The bill, known as the “anti-riot” bill among proponents, would increase penalties against those who engage in ill-defined “rioting.” The bill also requires a judge to set bail for anyone arrested during a protest, which will ensure they spend time in jail.

Opponents of the bill, including Democrats and civil rights groups, say the legislation will have the chilling effect of stifling free speech, the right to assemble, and will discourage peaceful protests.

Moore filed the bill 10 days after Andrew Brown Jr. was killed by Pasquotank County sheriffs’ deputies, while peaceful protests were ongoing in Brown’s hometown of Elizabeth City, N.C. Moore made no secret of the fact that the bill was introduced as a direct response to the Black Lives Matter protests that erupted around the country last year in response to the police killing of George Floyd and other instances of police brutality.

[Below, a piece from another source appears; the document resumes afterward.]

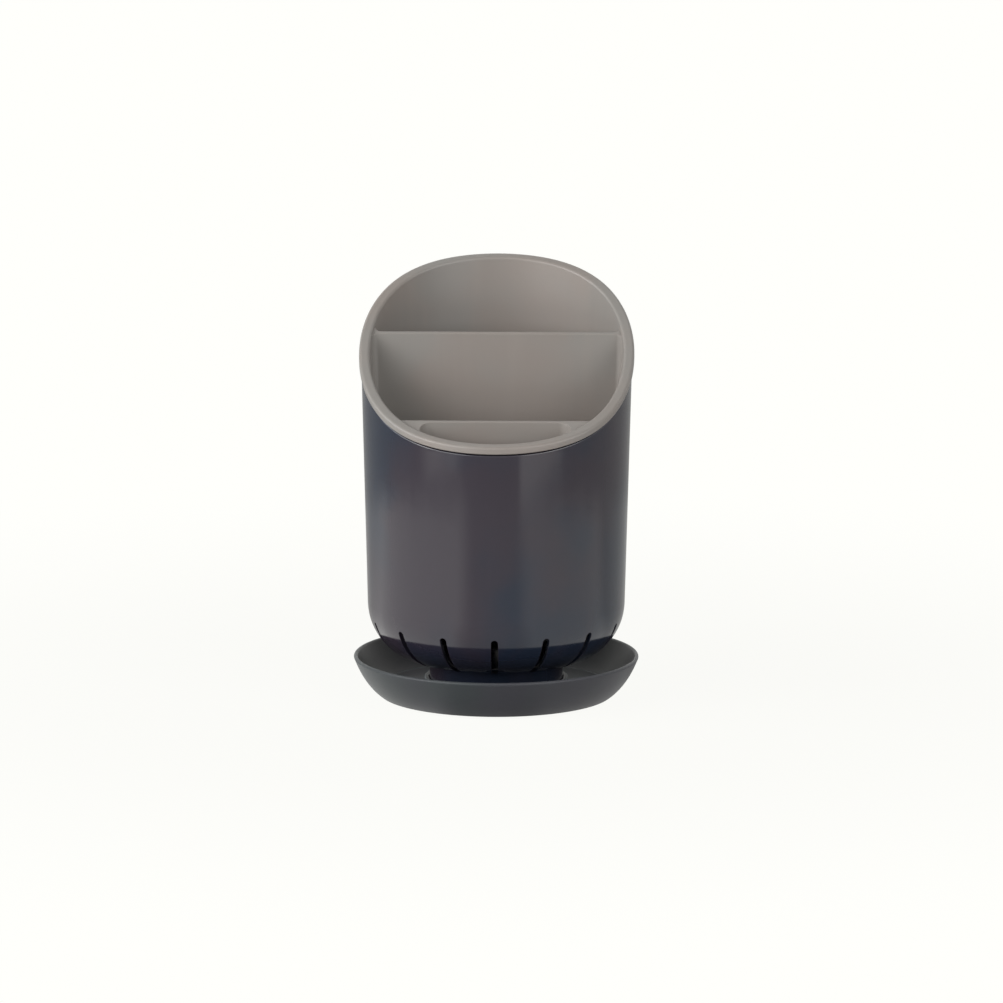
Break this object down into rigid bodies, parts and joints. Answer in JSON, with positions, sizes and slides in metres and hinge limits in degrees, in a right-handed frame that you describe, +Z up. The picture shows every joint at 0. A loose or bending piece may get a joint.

Here’s more on the bill from the AP:

“But many Democrats and civil rights groups fear the measure could have a chilling effect on free speech and assembly rights by instilling fear among activists and dissuading them from going into the streets to voice their frustrations.

Among many things, the bill allows business owners to sue people who damaged their property for three times the actual damages they incurred, as well as court costs and attorneys’ fees. Protesters who assault emergency responders would be charged with a more serious felony, even if the victim was not physically injured.

Additionally, those charged with rioting or looting could be held in jail for up to 48 hours, conditions similar to those placed on defendants charged with domestic violence.

‘It sends a message that will cause people to police themselves and simply stay at home,’ said Sen. Natalie Murdock, a Durham County Democrat.

The American Civil Liberties Union of North Carolina is among those opposed to the bill, as it considers the proposal a ‘flagrant attempt to vilify the Black Lives Matter movement.’ Emancipate North Carolina, the state NAACP and Democracy North Carolina also oppose it.”

The bill returns to the House for concurrence before it heads to Governor Cooper’s desk. Cooper already expressed concerns with the bill at a news conference last week, the AP reports, and said lawmakers should adopt policy recommendations from a task force to address racial equity in North Carolina’s justice system that his administration commissioned last year.

“We should not have riots, and people who take part in riots should be prosecuted. That needs to be said first,” Cooper said during the news conference. “But, also, we made significant proposals about racial equity in the criminal justice system and some important common-sense changes that need to be made, and that bill doesn’t include any of them.”

In a spot of good news, thought, the legislature approved a police reform bill that includes some of the recommendations from Cooper’s and Attorney General Josh Stein’s task force, including measures designed to remove unscrupulous officers and to provide other officers with mental health assistance.